=== DATASET CONTENT ===

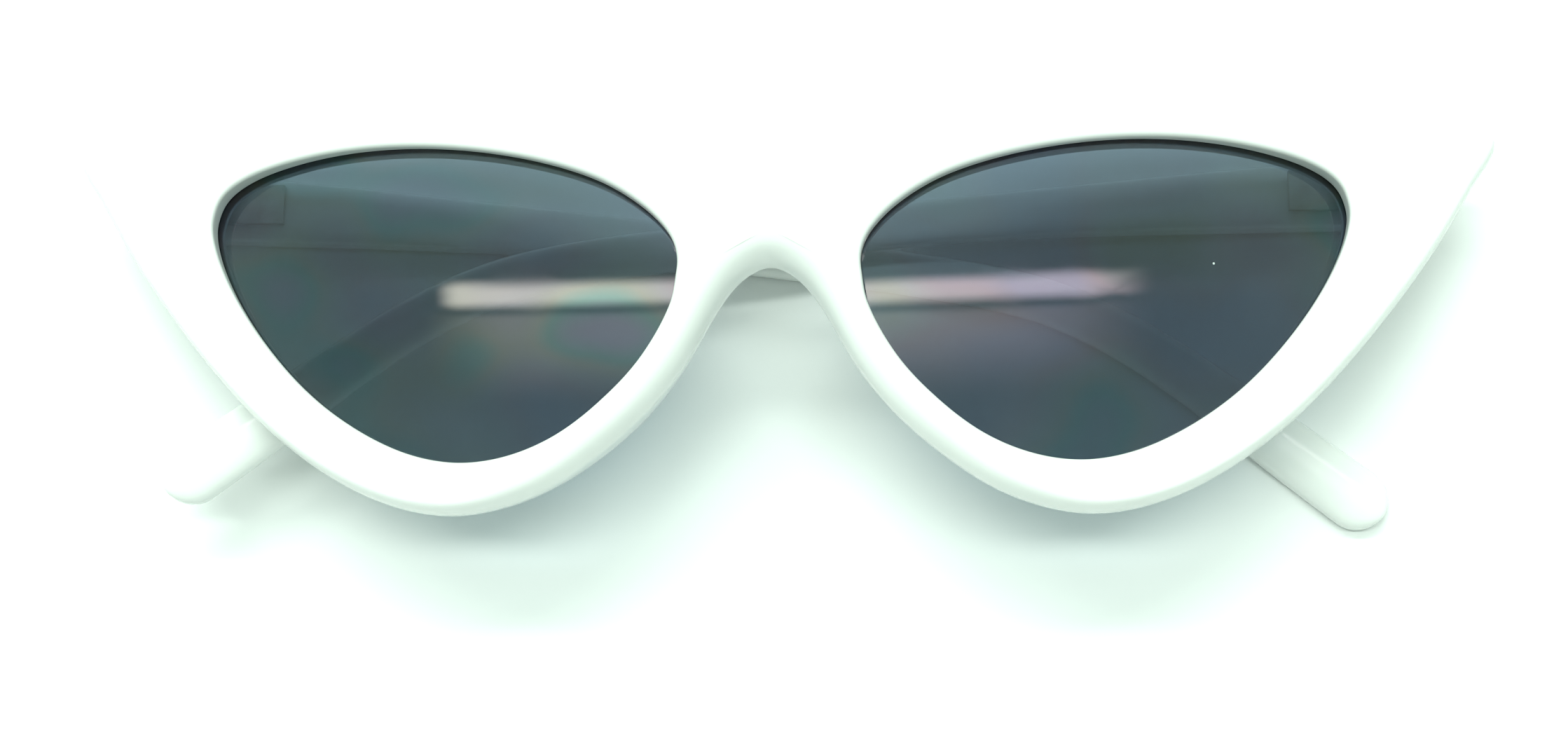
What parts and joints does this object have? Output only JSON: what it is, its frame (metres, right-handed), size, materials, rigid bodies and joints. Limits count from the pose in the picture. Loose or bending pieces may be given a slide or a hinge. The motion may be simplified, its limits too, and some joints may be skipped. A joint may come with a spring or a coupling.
{
  "type": "cat eye sunglasses",
  "caption": "Sunglasses with an upswept pointed plastic front, tinted curved lenses and two temples that fold on screwed three-barrel hinges, stored folded with the lenses up.",
  "frame": {"origin": "centre of the folded glasses' footprint, on the surface they lie on", "axes": "+X along the front from the wearer's right to the wearer's left, +Y from the lower rims to the brow, +Z the way the lenses face, up from the table"},
  "size_m": [0.1536, 0.0439, 0.0224],
  "materials": {
    "white_plastic": "glossy injection-moulded white",
    "smoke_lens": "clear polished smoke-grey tint",
    "hinge_steel": "satin nickel-plated steel"
  },
  "bodies": {
    "front": {"front_frame": "white_plastic", "lens_left": "smoke_lens", "lens_right": "smoke_lens", "front_hinge_leaf_left": "hinge_steel", "front_hinge_leaf_right": "hinge_steel", "hinge_screw_left": "hinge_steel", "hinge_screw_right": "hinge_steel"},
    "left_temple": {"temple_left": "white_plastic", "temple_hinge_leaf_left": "hinge_steel"},
    "right_temple": {"temple_right": "white_plastic", "temple_hinge_leaf_right": "hinge_steel"}
  },
  "joints": [
    {"name": "left_temple_fold", "type": "hinge", "parent": "front", "child": "left_temple", "pos_m": [0.0664, 0.0154, 0.00522], "axis": [0, -1, 0], "range_deg": [0, 93.5]},
    {"name": "right_temple_fold", "type": "hinge", "parent": "front", "child": "right_temple", "pos_m": [-0.0664, 0.0154, 0.00522], "axis": [0, 1, 0], "range_deg": [0, 90]}
  ]
}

===

**STATED PROBLEM:**
Pick out every line above that holds the word "joints" and copy it.

**EXPECTED ANSWER:**
What parts and joints does this object have? Output only JSON: what it is, its frame (metres, right-handed), size, materials, rigid bodies and joints. Limits count from the pose in the picture. Loose or bending pieces may be given a slide or a hinge. The motion may be simplified, its limits too, and some joints may be skipped. A joint may come with a spring or a coupling.
  "joints": [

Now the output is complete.